There is a potential £160 million up for grabs in the Low Earth Orbit satellite sector, which would represent ‘the UK’s most significant ever investment in satellite communications’ if it goes ahead.
The Connectivity in Low Earth Orbit scheme (CLEO) would provide funding for UK researchers and businesses to develop new constellations, and it suggests desirable projects might take the shape of smarter satellites with better hardware, AI systems for faster data delivery, and methods of linking up satellites for improved connection.
The government is ‘exploring’ initial grant funding of up to £100 million, as well as an additional £60 million from the European Space Agency’s (ESA) UK-backed Advanced Research in Telecommunications Systems (ARTES) programme. All in all, the package would mark the UK’s most significant ever investment in satellite communications, we’re told.
CLEO would aim to deliver ‘the R&D needed to support the launch of hundreds of satellites into space, revolutionising the UK’s communication infrastructure and closing connectivity gaps,’ explained the release.

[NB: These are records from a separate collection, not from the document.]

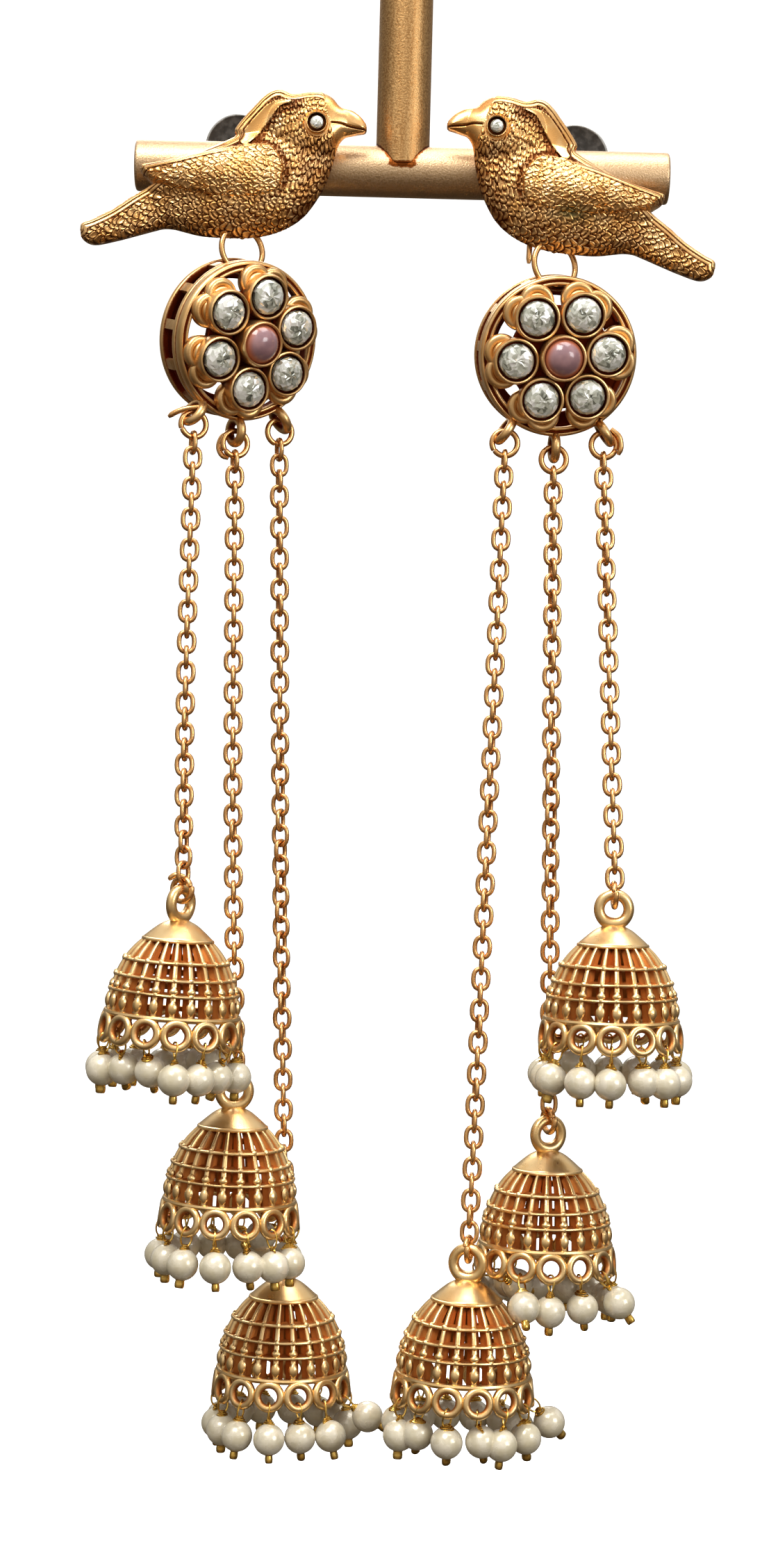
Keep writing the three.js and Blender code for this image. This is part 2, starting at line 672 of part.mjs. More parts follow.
function earring(side) {
  const group = new THREE.Group();
  const label = (piece) => `${side.name}_${piece}`;

  const birdPlace = placed(shift(side.bird.x, HANG_Y, side.bird.z), turnY(side.bird.roll));
  addMesh(group, label('bird'), birdGeometry(side), 'antiqueGold', birdPlace);
  addMesh(group, label('bird_eye'), eyeStoneGeometry(), 'clearStone', placed(
    birdPlace, shift(side.hand * BIRD_EYE.x, EYE_SEAT_Y, BIRD_EYE.z)));

  const pinTip = new THREE.Vector3(side.hand * side.pin.x, 0, side.pin.z).applyMatrix4(birdPlace);
  addMesh(group, label('clutch'), clutchGeometry(side), 'darkClutch', shift(
    pinTip.x, CLUTCH_FRONT, pinTip.z));
  addMesh(group, label('hanger_ring'), wireRing(side.hanger.radius, RING_WIRE, 8), 'antiqueGold',
    hangerMatrix(side));

  const flowerPlace = flowerMatrix(side);
  addMesh(group, label('flower'), flowerGeometry(side), 'antiqueGold', flowerPlace);
  const seatY = RIM_Y + PLATE_BACK - PETAL_PLATE + BEZEL_SUNK - BEZEL_HEIGHT;
  for (let k = 0; k < PETALS; k += 1) {
    addMesh(group, label(`flower_stone_${k + 1}`), stoneGeometry(STONE_DOME), 'clearStone', placed(
      flowerPlace, petalPlace(side, k, seatY)));
  }
  addMesh(group, label('flower_center_stone'), stoneGeometry(STONE_DOME + 0.4), 'pinkStone', placed(
    flowerPlace, shift(0, seatY - CENTRE_RISE, 0)));

  side.bells.forEach((bell, index) => {
    const number = index + 1;
    const ring = jumpRingCentre(side, index);
    const bellPlace = bellMatrix(bell);
    addMesh(group, label(`jump_ring_${number}`), wireRing(RING_RADIUS, RING_WIRE),
      'antiqueGold', placed(shift(ring.x, ring.y, ring.z), turnZ(side.flower.yaw * 0.6)));
    addMesh(group, label(`bell_${number}`), bellGeometry(bell), 'antiqueGold', bellPlace);

    const linkZ = LOOP_RADIUS + 0.3 + LINK_RADIUS;
    addMesh(group, label(`bell_link_${number}`), wireRing(LINK_RADIUS, RING_WIRE), 'chainGold',
      placed(bellPlace, turnZ(bell.loopTurn - bell.turn + 90), shift(0, 0, linkZ)));

    const top = [ring.x, ring.y, ring.z - RING_RADIUS - RING_WIRE - GAP];
    const foot = new THREE.Vector3(0, 0, linkZ + LINK_RADIUS + RING_WIRE + GAP)
      .applyMatrix4(bellPlace).toArray();
    const between = side.routes[index].map(([x, y, z]) => [top[0] + x, top[1] + y, top[2] + z]);
    const middle = between.length ? between : [top.map((value, k) => (value + foot[k]) / 2)];
    addMesh(group, label(`chain_${number}`), tubeGeometry([top, ...middle, foot]), 'chainGold');
  });
  return group;
}

const model = new THREE.Group();
model.add(named('stand', standGeometry(), 'barGold'));
for (const side of SIDES) model.add(earring(side));

export default model;
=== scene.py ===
# %% [markdown]
# # A pair of jhumka earrings on a T-bar stand
#
# Two long gold-plated earrings hang on a satin metal bar. Each one is a bird, a round
# flower set with stones under it, and three pierced bells on cable chains, with a pearl
# under every loop of a bell's rim.
# The packed CAD model settles every place and size. Its solids are plain, so each one is
# replaced here by a finished surface of the same form, worked out with numpy.

# %% Load the frame
import json
import math

import bpy
import numpy as np
from mathutils import Matrix, Vector


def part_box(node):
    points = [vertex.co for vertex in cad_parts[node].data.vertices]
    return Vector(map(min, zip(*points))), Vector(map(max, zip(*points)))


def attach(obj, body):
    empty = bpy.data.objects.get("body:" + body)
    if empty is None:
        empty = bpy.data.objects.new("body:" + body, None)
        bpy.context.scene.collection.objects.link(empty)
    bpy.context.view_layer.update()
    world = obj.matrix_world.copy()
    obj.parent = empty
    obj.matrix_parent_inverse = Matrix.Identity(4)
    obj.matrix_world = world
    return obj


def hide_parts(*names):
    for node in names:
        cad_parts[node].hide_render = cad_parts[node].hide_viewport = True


MM = 0.001  # the shapes below are worked out in millimetres, Blender's are in metres
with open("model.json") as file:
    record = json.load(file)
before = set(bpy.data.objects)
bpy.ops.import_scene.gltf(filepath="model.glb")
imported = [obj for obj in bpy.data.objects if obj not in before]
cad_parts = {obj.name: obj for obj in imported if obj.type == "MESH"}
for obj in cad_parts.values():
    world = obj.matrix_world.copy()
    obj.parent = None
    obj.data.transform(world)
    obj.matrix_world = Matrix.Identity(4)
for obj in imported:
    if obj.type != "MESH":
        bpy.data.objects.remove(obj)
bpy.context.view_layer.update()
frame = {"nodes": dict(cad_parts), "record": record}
nodes = frame["nodes"]


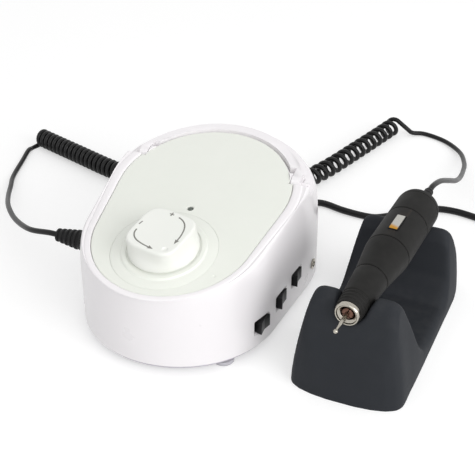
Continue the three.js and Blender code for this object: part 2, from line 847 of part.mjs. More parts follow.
function buildPanel() {
  const solid = toSolid(loft([
    planRing(pocketPlan, grooveGap, (y) => deckZ(y, panelDrop + panelThickness)),
    planRing(pocketPlan, grooveGap, (y) => deckZ(y, panelDrop + panelEdge)),
    planRing(pocketPlan, grooveGap + panelEdge, (y) => deckZ(y, panelDrop)),
  ]));
  const dialFloor = dialTop - dialThickness - clearance;
  addPiece("top_panel", cut(
    solid,
    onDeck(post(0, knobPlace, dialRadius + clearance, dialFloor, overrun, knobFacets)),
    onDeck(post(0, knobPlace, bushRadius + clearance, -3 * overrun, overrun)),
    onDeck(post(0, lensPlace, lensRadius + clearance, -3 * overrun, overrun)),
    ...bothSides.map(([, hand]) => earSlot(hand)),
    rearSector(rimRearRadius - barWidth - swingGap, bodyRearRadius,
      rebateFrontY, rebateDepth, -overrun),
  ), pearlPanel);
}

function buildDial() {
  const plate = turned([
    [bushRadius + clearance, dialTop - dialThickness], [dialRadius, dialTop - dialThickness],
    [dialRadius, dialTop], [collarRadius + collarHeight, dialTop], [collarRadius, collarTop],
    [bushRadius + clearance, collarTop], [bushRadius + clearance, dialTop - dialThickness],
  ], knobFacets);
  plate.rotateX(Math.PI / 2);
  addPiece("dial_plate", plate, pearlPanel, deck).position.y = knobPlace;

  const potTop = panelBase - clearance;
  const bore = shaftRadius + clearance;
  const pot = turned([
    [0, potTop - potHeight], [potRadius, potTop - potHeight], [potRadius, potTop],
    [bushRadius, potTop], [bushRadius, collarTop], [bore, collarTop],
    [bore, potTop - potBoreDepth], [0, potTop - potBoreDepth],
  ]);
  pot.rotateX(Math.PI / 2);
  addPiece("potentiometer", pot, plasticGrey, deck).position.y = knobPlace;

  const shaftLow = potTop - potBoreDepth + clearance;
  const shaft = post(0, 0, shaftRadius, shaftLow, knobBase + shaftEngagement);
  addPiece("pot_shaft", shaft, steel, deck).position.y = knobPlace;

  const lens = turned([
    [0, panelBase - clearance - lensFlangeHeight],
    [lensFlangeRadius, panelBase - clearance - lensFlangeHeight],
    [lensFlangeRadius, panelBase - clearance], [lensRadius, panelBase - clearance],
    [lensRadius, panelTop], [lensRadius * 0.7, panelTop + lensProud * 0.7],
    [0, panelTop + lensProud],
  ], smallFacets);
  lens.rotateX(Math.PI / 2);
  addPiece("status_lens", lens, lensAmber, deck).position.y = lensPlace;
}

// Knob: a round foot that grows into a rounded square top
function buildKnob() {
  const rise_shares = [0, 0.12, 0.3, 0.55, 0.9, 1];
  const square_shares = [0, 0, 0.45, 0.8, 1, 1];
  const rings = rise_shares.map((rise, level) => {
    const ring = [];
    for (let i = 0; i < knobFacets; i += 1) {
      const angle = (2 * Math.PI * i) / knobFacets;
      const [c, s] = [Math.cos(angle), Math.sin(angle)];
      const power = knob_square_share;
      const square = knobTopHalf / (Math.abs(c) ** power + Math.abs(s) ** power) ** (1 / power);
      const inset = rise === 1 ? knobEdge : 0;
      const radius = THREE.MathUtils.lerp(knobRadius, square, square_shares[level]) - inset;
      ring.push(new THREE.Vector3(radius * c, radius * s, rise * knobHeight));
    }
    return ring;
  });
  const cavityTop = knobHeight - knobWall;
  const cavity = toSolid(turned([
    [knobHubRadius, -overrun], [knobTopHalf - knobWall, -overrun],
    [knobTopHalf - knobWall, cavityTop], [knobHubRadius, cavityTop], [knobHubRadius, -overrun],
  ]).rotateX(Math.PI / 2));
  const bore = toSolid(post(0, 0, shaftRadius + clearance, -overrun, shaftEngagement + clearance));
  const knob = addPiece("knob", cut(toSolid(loft(rings)), cavity, bore), glossWhite, deck);
  knob.position.set(0, knobPlace, knobBase);
  knob.rotation.z = knobTurn;
}

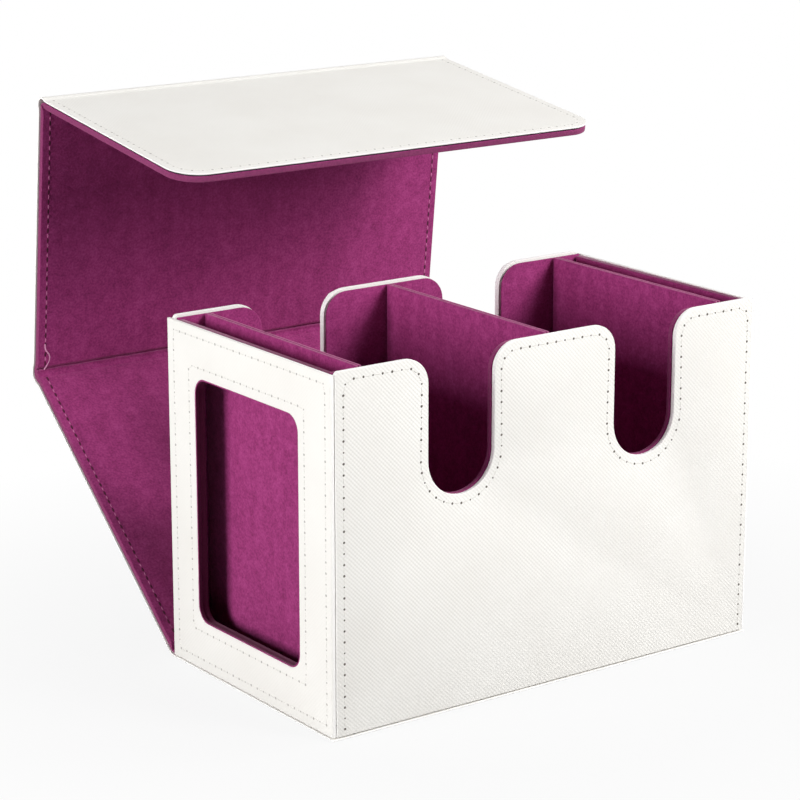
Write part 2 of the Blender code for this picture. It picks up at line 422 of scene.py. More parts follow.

“Tackling the digital divide is at the heart of empowering our citizens wherever they live, and by investing in the vital research and development that CLEO would facilitate, we can level up our country while growing the economy through high-quality jobs,” said Science, Innovation and Technology Secretary, Michelle Donelan.
“This proposed record investment is also potentially a huge opportunity to harness our reputation as a world leader in innovation and R&D investment, supporting leading UK businesses to deliver the next generation of satellites and positioning the UK as true space superpower.”
Harshbir Sangha, Missions and Capabilities Delivery Director at the UK Space Agency added: “Today’s announcement is a vital step towards the delivery of a key priority of the UK Space Agency – to maximise the potential of low Earth orbit and become a global leader in next generation satellite communications technologies by building our ability to service future high-volume constellations.
“Our intent is to catalyse investment, build on existing capabilities and meet the challenges associated with seizing a significant share of a fast-moving global market, by leveraging our growing national space programme and leading investments in commercial ESA programmes such as ARTES.”
All of this is subject to government approvals and should it progress, there will be the usual application process for interested and eligible parties.
There is certainly a willingness by the government to throw cash at telecoms related ventures at the moment – just yesterday it was announced that £40 million will be dolled out by the Department for Science, Innovation and Technology to ‘spark local digital revolutions and unlock 5G benefits across the UK.’ If all goes well with CLEO, it would represent one of the larger pots of money being put out there.
Turns of phrase like ‘positioning the UK as true space superpower’ is a bit cringy of course, but that sort of thing seems to be firmly in the lexicon of the government when it talks about tech, as is evident in the stated ambitions to upgrade old blighty into a tech superpower and an AI superpower respectively.